Magmatic processes at slow spreading ridges: implications of the RAMESSES experiment at 57° 45′N on the Mid-Atlantic Ridge

Abstract

SUMMARY This paper is the first in a series of three (this issue) which present the results of the RAMESSES study (Reykjanes Axial Melt Experiment: Structural Synthesis from Electromagnetics and Seismics). RAMESSES was an integrated geophysical study which was carefully targeted on a magmatically active, axial volcanic ridge (AVR) segment of the Reykjanes Ridge, centred on 57°45aeN. It consisted of three major components: wide-angle seismic profiles along and across the AVR, using ocean-bottom seismometers, together with coincident seismic reflection profiles; controlled-source electromagnetic sounding (CSEM); and magnetotelluric sounding (MT).

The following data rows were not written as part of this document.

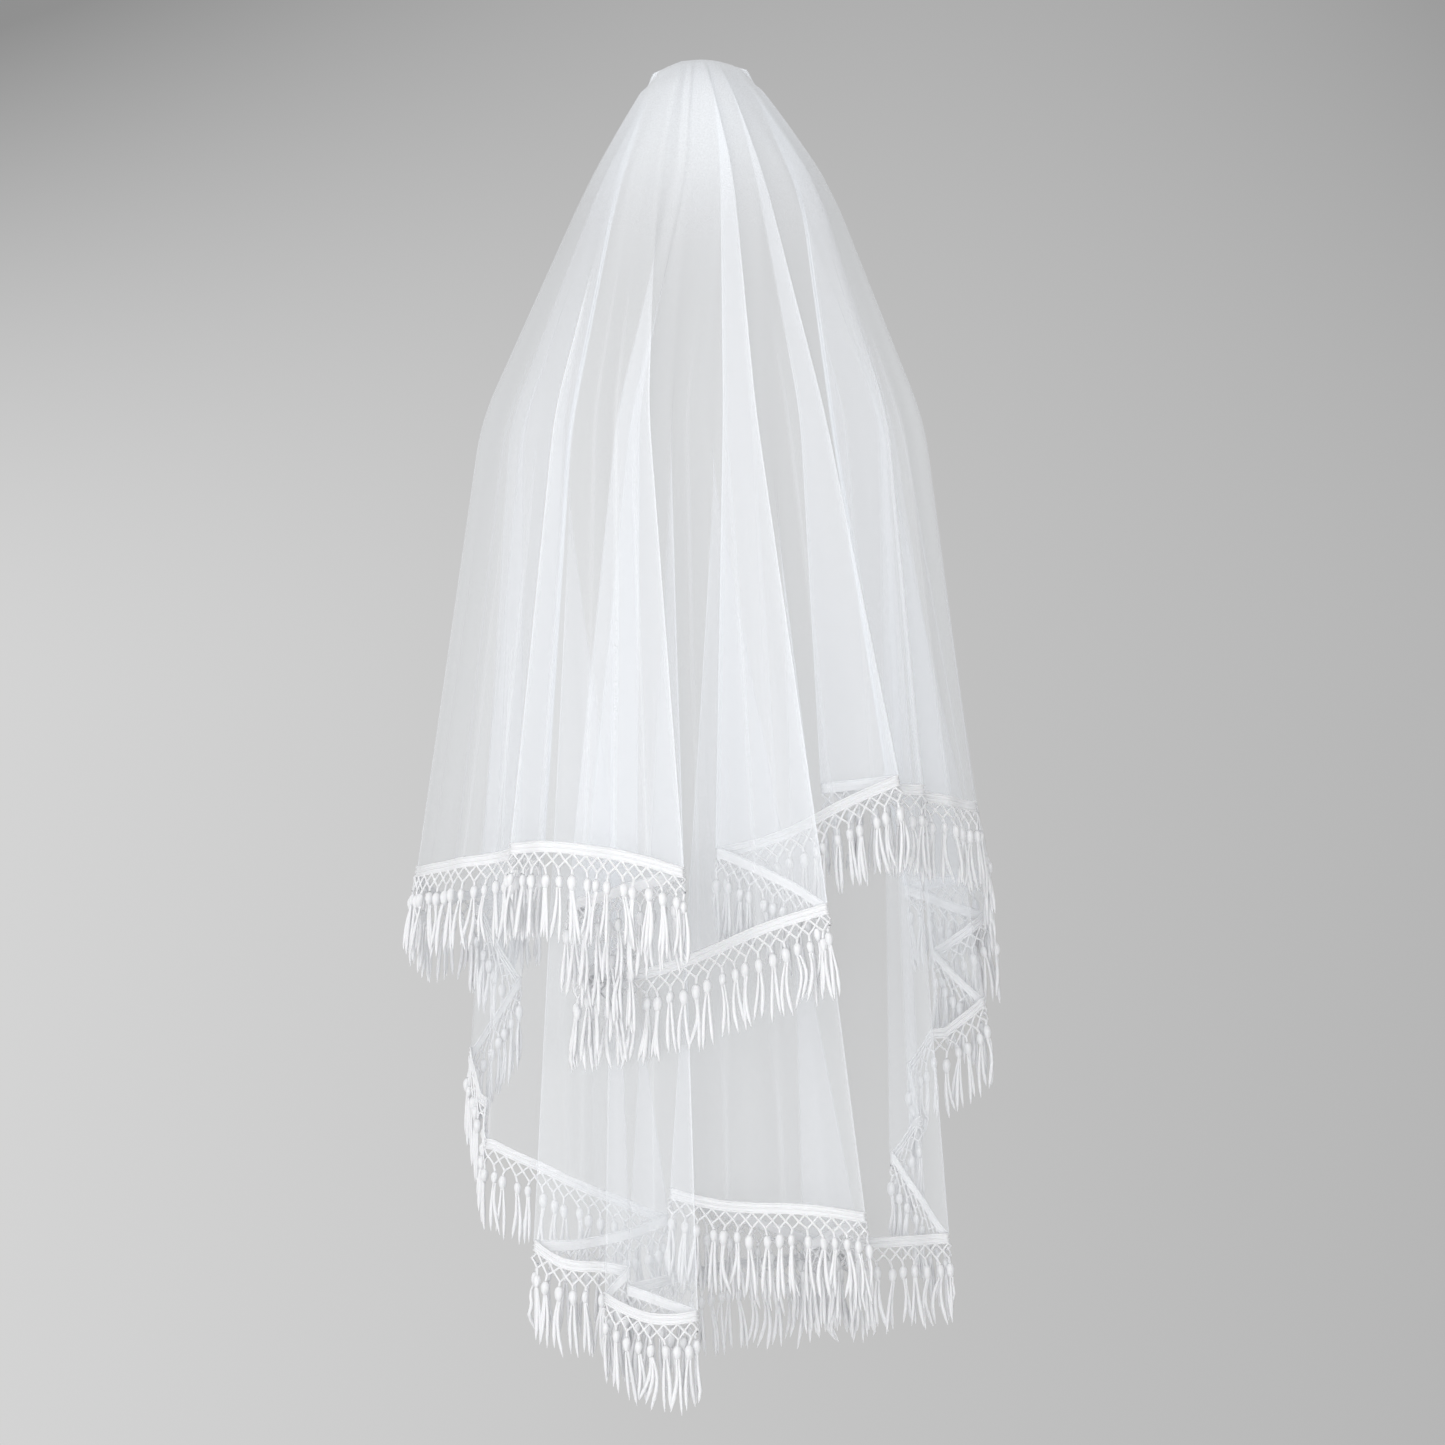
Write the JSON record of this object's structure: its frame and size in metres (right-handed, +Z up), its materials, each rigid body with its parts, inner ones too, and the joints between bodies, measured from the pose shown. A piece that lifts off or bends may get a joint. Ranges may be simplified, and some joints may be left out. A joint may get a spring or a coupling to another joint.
{
  "type": "bridal veil",
  "caption": "Two-tier bridal veil of soft white tulle, folded over at the crown and draped as worn, with a lattice and tassel trim along each hem.",
  "frame": {"origin": "the underside of the cloth at the middle of the crown, where it lies on the top of the head", "axes": "+Z is up, -Y is the wearer's back, and +X is the wearer's right-hand side as seen from behind in the picture"},
  "size_m": [0.5705, 0.4034, 1.2566],
  "materials": {
    "tulle": "matte",
    "trim": "satin"
  },
  "bodies": {
    "root": {"outer_tier": "tulle", "inner_tier": "tulle", "outer_fringe": "trim", "inner_fringe": "trim"}
  },
  "joints": []
}
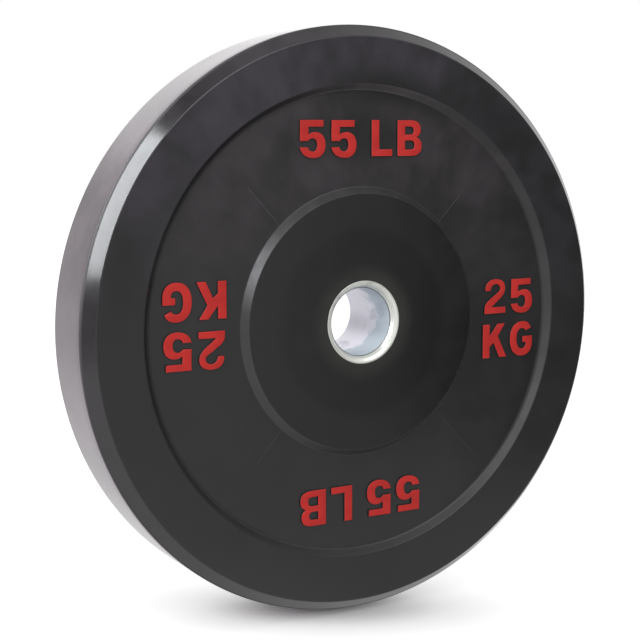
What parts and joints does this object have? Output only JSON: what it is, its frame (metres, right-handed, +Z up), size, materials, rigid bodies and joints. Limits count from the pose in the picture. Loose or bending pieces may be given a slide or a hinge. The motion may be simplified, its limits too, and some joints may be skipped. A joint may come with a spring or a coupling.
{
  "type": "bumper plate",
  "caption": "Round rubber weight plate with a steel-sleeved centre bore for a barbell, raised centre boss, recessed panels and a bevelled rim it can be dropped on.",
  "frame": {"origin": "centre of the bore, on the plate's middle plane", "axes": "+Y along the bore towards the back face, front face looks towards -Y, +Z up, +X to the right seen from the front"},
  "size_m": [0.45, 0.069, 0.45],
  "materials": {
    "black_rubber": "moulded, satin, faint mottling",
    "red_rubber": "moulded, satin",
    "zinc_plated_steel": "turned and zinc plated",
    "mill_steel": "cut plate, bare, sealed inside the rubber",
    "weld_metal": "fillet weld, as laid"
  },
  "bodies": {
    "root": {"rubber_disc": "black_rubber", "hub_sleeve": "zinc_plated_steel", "core_disc": "mill_steel", "front_weld_bead": "weld_metal", "back_weld_bead": "weld_metal", "back_bottom_first_numeral_5": "red_rubber", "back_bottom_letter_b": "red_rubber", "back_bottom_letter_l": "red_rubber", "back_bottom_second_numeral_5": "red_rubber", "back_left_letter_g": "red_rubber", "back_left_letter_k": "red_rubber", "back_left_numeral_2": "red_rubber", "back_left_numeral_5": "red_rubber", "back_right_letter_g": "red_rubber", "back_right_letter_k": "red_rubber", "back_right_numeral_2": "red_rubber", "back_right_numeral_5": "red_rubber", "back_top_first_numeral_5": "red_rubber", "back_top_letter_b": "red_rubber", "back_top_letter_l": "red_rubber", "back_top_second_numeral_5": "red_rubber", "front_bottom_first_numeral_5": "red_rubber", "front_bottom_letter_b": "red_rubber", "front_bottom_letter_l": "red_rubber", "front_bottom_second_numeral_5": "red_rubber", "front_left_letter_g": "red_rubber", "front_left_letter_k": "red_rubber", "front_left_numeral_2": "red_rubber", "front_left_numeral_5": "red_rubber", "front_right_letter_g": "red_rubber", "front_right_letter_k": "red_rubber", "front_right_numeral_2": "red_rubber", "front_right_numeral_5": "red_rubber", "front_top_first_numeral_5": "red_rubber", "front_top_letter_b": "red_rubber", "front_top_letter_l": "red_rubber", "front_top_second_numeral_5": "red_rubber"}
  },
  "joints": []
}
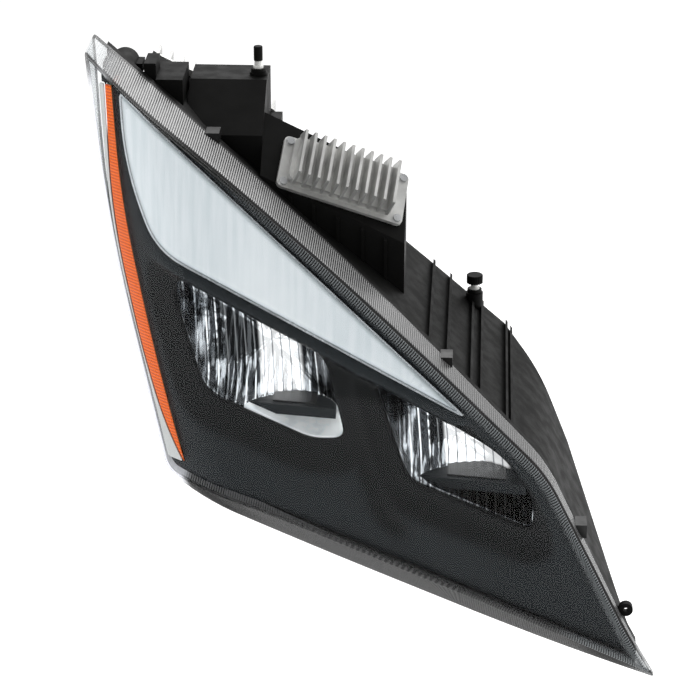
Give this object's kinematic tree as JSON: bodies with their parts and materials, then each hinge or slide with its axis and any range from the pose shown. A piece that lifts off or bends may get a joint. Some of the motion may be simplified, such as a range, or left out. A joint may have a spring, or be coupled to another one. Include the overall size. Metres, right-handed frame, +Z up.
{
  "type": "car headlight assembly",
  "caption": "Left-facing truck headlamp: clear sloping lens, black bezel, light-guide panel, two aimed reflector units, ribbed housing and finned driver.",
  "frame": {"origin": "centre of the main rear mounting pad, on its flat face", "axes": "+X inboard across the vehicle, +Y rearwards (the lamp shines along -Y), +Z up"},
  "size_m": [0.5697, 0.3839, 0.5615],
  "materials": {
    "clear_lens": "clear polycarbonate, gloss",
    "seal_rubber": "matt foam rubber",
    "housing_black": "fine moulded texture",
    "spring_steel": "zinc plated",
    "bezel_black": "satin black",
    "light_guide": "frosted white",
    "bright_trim": "satin metallised",
    "white_plastic": "white nylon",
    "board_green": "solder mask",
    "amber_lens": "translucent amber",
    "bare_aluminium": "die cast, bead blasted",
    "steel_screws": "zinc plated",
    "chrome_reflector": "vacuum metallised",
    "bulb_glass": "amber glass"
  },
  "bodies": {
    "lamp_housing": {"bezel": "bezel_black", "connector_pins": "steel_screws", "driver_board": "board_green", "driver_gasket": "seal_rubber", "driver_heat_sink": "bare_aluminium", "driver_screws": "steel_screws", "drl_led_board": "board_green", "drl_light_guide": "light_guide", "drl_tray": "white_plastic", "drl_trim": "bright_trim", "harness_connector": "housing_black", "high_adjuster_bush": "white_plastic", "high_cover_seal": "seal_rubber", "high_pivot_bracket": "spring_steel", "housing": "housing_black", "lens": "clear_lens", "lens_clips": "spring_steel", "lens_seal": "seal_rubber", "low_adjuster_bush": "white_plastic", "low_cover_seal": "seal_rubber", "low_pivot_bracket": "spring_steel", "mount_inserts": "steel_screws", "rear_gasket": "seal_rubber", "rear_heat_sink": "bare_aluminium", "rear_sink_screws": "steel_screws", "side_marker_board": "board_green", "side_marker_lens": "amber_lens", "side_reflector_strip": "white_plastic", "vent_cap": "housing_black", "vent_membrane": "light_guide"},
    "low_beam_unit": {"low_reflector": "chrome_reflector", "low_led_shelf": "bezel_black", "low_led_board": "board_green", "low_heat_sink": "bare_aluminium", "low_aim_arm": "steel_screws", "low_pivot_pins": "steel_screws"},
    "high_beam_unit": {"high_reflector": "chrome_reflector", "high_led_shelf": "bezel_black", "high_led_board": "board_green", "high_heat_sink": "bare_aluminium", "high_aim_arm": "steel_screws", "high_pivot_pins": "steel_screws"},
    "low_adjuster": {"low_adjuster_screw": "white_plastic", "low_adjuster_cap": "housing_black"},
    "high_adjuster": {"high_adjuster_screw": "white_plastic", "high_adjuster_cap": "housing_black"},
    "low_nut": {"low_adjuster_nut": "white_plastic"},
    "high_nut": {"high_adjuster_nut": "white_plastic"},
    "low_cover": {"low_rear_cover": "housing_black"},
    "high_cover": {"high_rear_cover": "housing_black"},
    "marker_bulb_socket": {"marker_socket": "housing_black", "marker_bulb": "bulb_glass"}
  },
  "joints": [
    {"name": "low_beam_aim", "type": "hinge", "parent": "lamp_housing", "child": "low_beam_unit", "pos_m": [-0.078, -0.19, -0.025], "axis": [1, 0, 0], "range_deg": [-2.5, 2.5]},
    {"name": "low_adjuster_turn", "type": "hinge", "parent": "lamp_housing", "child": "low_adjuster", "pos_m": [-0.102, -0.04, 0], "axis": [0, 0, 1], "range_deg": [-1437, 1437]},
    {"name": "low_nut_travel", "type": "slide", "parent": "lamp_housing", "child": "low_nut", "axis": [0, 0, 1], "range_m": [-0.00617, 0.00617]},
    {"name": "high_beam_aim", "type": "hinge", "parent": "lamp_housing", "child": "high_beam_unit", "pos_m": [0.113, -0.235, -0.09], "axis": [1, 0, 0], "range_deg": [-2.5, 2.5]},
    {"name": "high_adjuster_turn", "type": "hinge", "parent": "lamp_housing", "child": "high_adjuster", "pos_m": [0.123, -0.026, 0], "axis": [0, 0, 1], "range_deg": [-2054.9, 2054.9]},
    {"name": "high_nut_travel", "type": "slide", "parent": "lamp_housing", "child": "high_nut", "axis": [0, 0, 1], "range_m": [-0.00874, 0.00874]},
    {"name": "low_cover_turn", "type": "hinge", "parent": "lamp_housing", "child": "low_cover", "pos_m": [-0.085, 0, -0.008], "axis": [0, 1, 0], "range_deg": [0, 45]},
    {"name": "high_cover_turn", "type": "hinge", "parent": "lamp_housing", "child": "high_cover", "pos_m": [0.094, 0, -0.056], "axis": [0, 1, 0], "range_deg": [0, 45]},
    {"name": "marker_socket_turn", "type": "hinge", "parent": "lamp_housing", "child": "marker_bulb_socket", "pos_m": [-0.236, 0, 0.251], "axis": [0, 1, 0], "range_deg": [0, 45]}
  ],
  "couplings": [
    {"joint": "low_adjuster_turn", "follows": "low_beam_aim", "ratio": 572.82},
    {"joint": "low_nut_travel", "follows": "low_beam_aim", "m_per_rad": 0.1368},
    {"joint": "high_adjuster_turn", "follows": "high_beam_aim", "ratio": 819.96},
    {"joint": "high_nut_travel", "follows": "high_beam_aim", "m_per_rad": 0.1958}
  ]
}
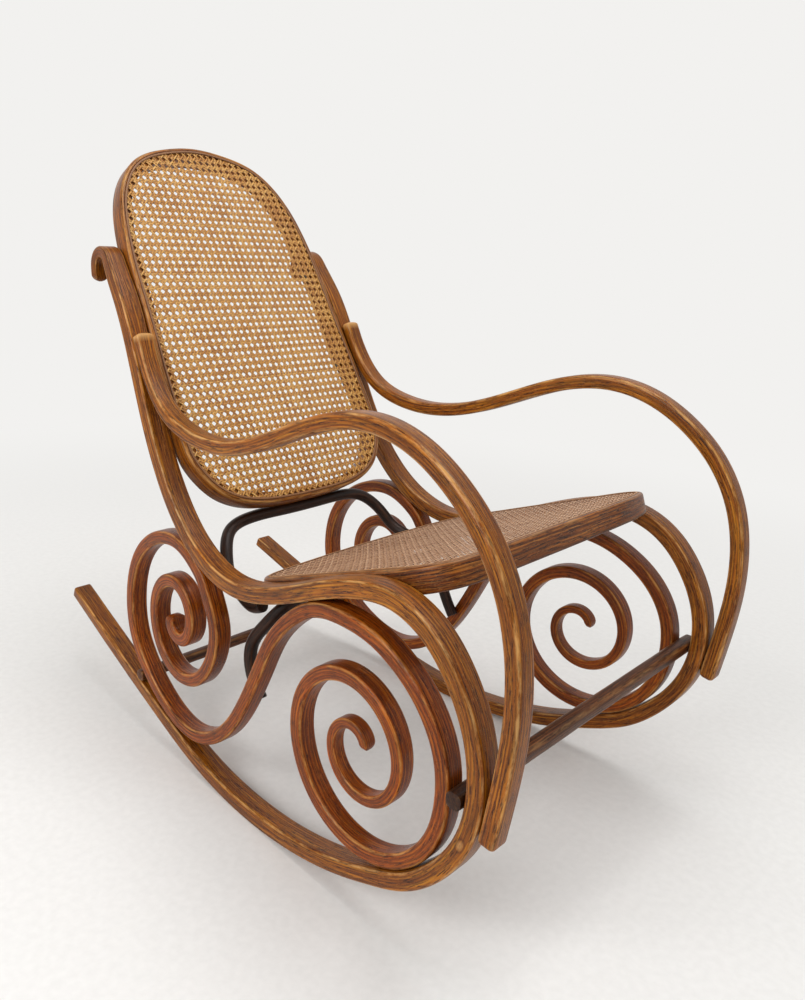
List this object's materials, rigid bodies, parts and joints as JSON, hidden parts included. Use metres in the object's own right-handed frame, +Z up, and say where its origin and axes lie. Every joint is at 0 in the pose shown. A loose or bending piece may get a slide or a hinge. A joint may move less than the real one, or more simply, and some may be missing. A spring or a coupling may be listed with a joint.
{
  "type": "bentwood rocking chair",
  "caption": "Bentwood rocking chair with scrolled sides, sweeping arms, a slanted cane seat and a tall cane back on curved runners.",
  "frame": {"origin": "on the floor, under the middle of the chair's overall depth and width", "axes": "+X to the front of the chair, +Y to the sitter's left, +Z up"},
  "size_m": [1.0398, 0.6052, 0.9656],
  "materials": {
    "bent_wood": "medium brown stained and polished beech, satin",
    "seat_wood": "reddish brown stained and polished beech, satin",
    "dark_wood": "very dark brown stained beech, satin",
    "seat_cane": "aged woven cane, pinkish tan, satin",
    "back_cane": "woven cane, golden tan, satin",
    "cane_spline": "round reed spline, tan, satin",
    "steel": "dull dark steel"
  },
  "bodies": {
    "root": {"side_frame_right": "bent_wood", "side_frame_left": "bent_wood", "scroll_right": "bent_wood", "scroll_left": "bent_wood", "arm_right": "bent_wood", "arm_left": "bent_wood", "seat_frame": "seat_wood", "seat_spline": "cane_spline", "seat_cane": "seat_cane", "back_frame": "bent_wood", "back_spline": "cane_spline", "back_cane": "back_cane", "front_rod": "dark_wood", "rear_rod": "dark_wood", "rear_hoop": "dark_wood", "under_brace": "dark_wood", "back_upper_bolt_right": "steel", "back_lower_bolt_right": "steel", "seat_rear_bolt_right": "steel", "seat_front_bolt_right": "steel", "arm_top_screw_right": "steel", "arm_foot_screw_right": "steel", "scroll_post_screw_right": "steel", "scroll_foot_screw_right": "steel", "scroll_rail_screw_right": "steel", "scroll_heel_screw_right": "steel", "back_upper_bolt_left": "steel", "back_lower_bolt_left": "steel", "seat_rear_bolt_left": "steel", "seat_front_bolt_left": "steel", "arm_top_screw_left": "steel", "arm_foot_screw_left": "steel", "scroll_post_screw_left": "steel", "scroll_foot_screw_left": "steel", "scroll_rail_screw_left": "steel", "scroll_heel_screw_left": "steel"}
  },
  "joints": []
}
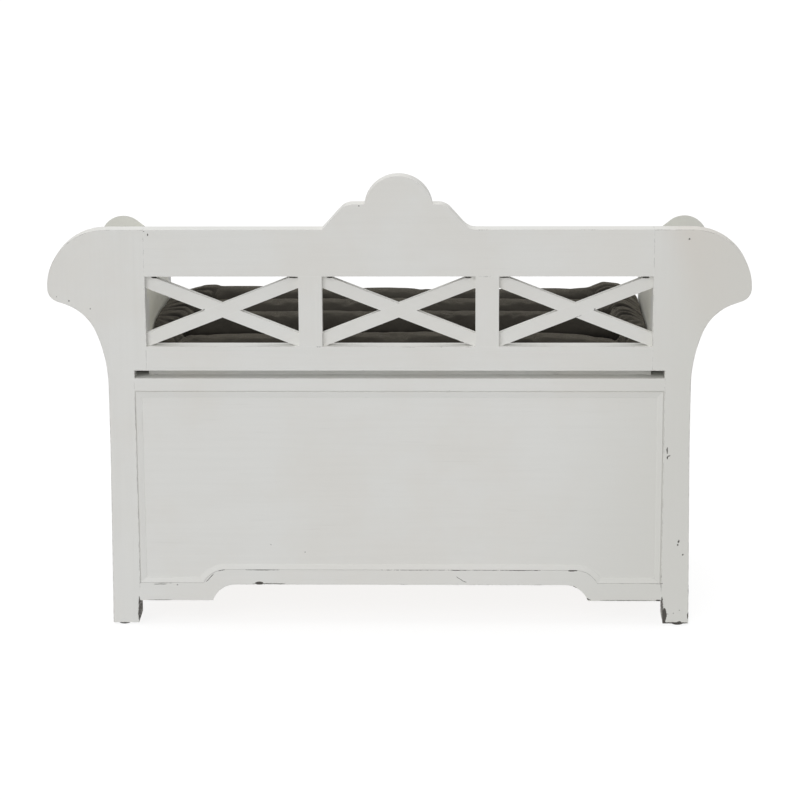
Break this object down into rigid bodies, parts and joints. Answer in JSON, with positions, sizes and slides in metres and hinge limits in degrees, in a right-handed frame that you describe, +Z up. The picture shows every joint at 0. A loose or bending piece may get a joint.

Supplementary data sets included swath bathymetry, gravity and magnetics. Analyses of the major components of the experiment show clearly that the sub-axial geophysical structure is dominated by the presence and distribution of aqueous and magmatic fluids. The AVR is underlain by a significant crustal magma body, at a depth of 2.5 km below the sea surface. The magma body is characterized by low seismic velocities constrained by the wide-angle seismic data; a seismic reflection from its upper surface; and a region of anomalously low electrical resistivity constrained by the CSEM data. It includes a thin, ribbon-like melt lens at the top of the body and a much larger region containing at least 20 per cent melt in a largely crystalline mush zone, which flanks and underlies the melt lens. RAMESSES is the first experiment to provide convincing evidence of a significant magma body beneath a slow spreading ridge. The result provides strong support for a model of crustal accretion at slow spreading rates in which magma chambers similar to those at intermediate and fast spreading ridges play a key role in crustal accretion, but are short-lived rather than steady-state features. The magma body can exist for only a small proportion of a tectono-magmatic cycle, which controls crustal accretion, and has a period of at least 20 000 years. These findings have major implications for the temporal patterns of generation and migration of basaltic melt in the mantle, and of its delivery into the crust, beneath slow-spreading mid-ocean ridges.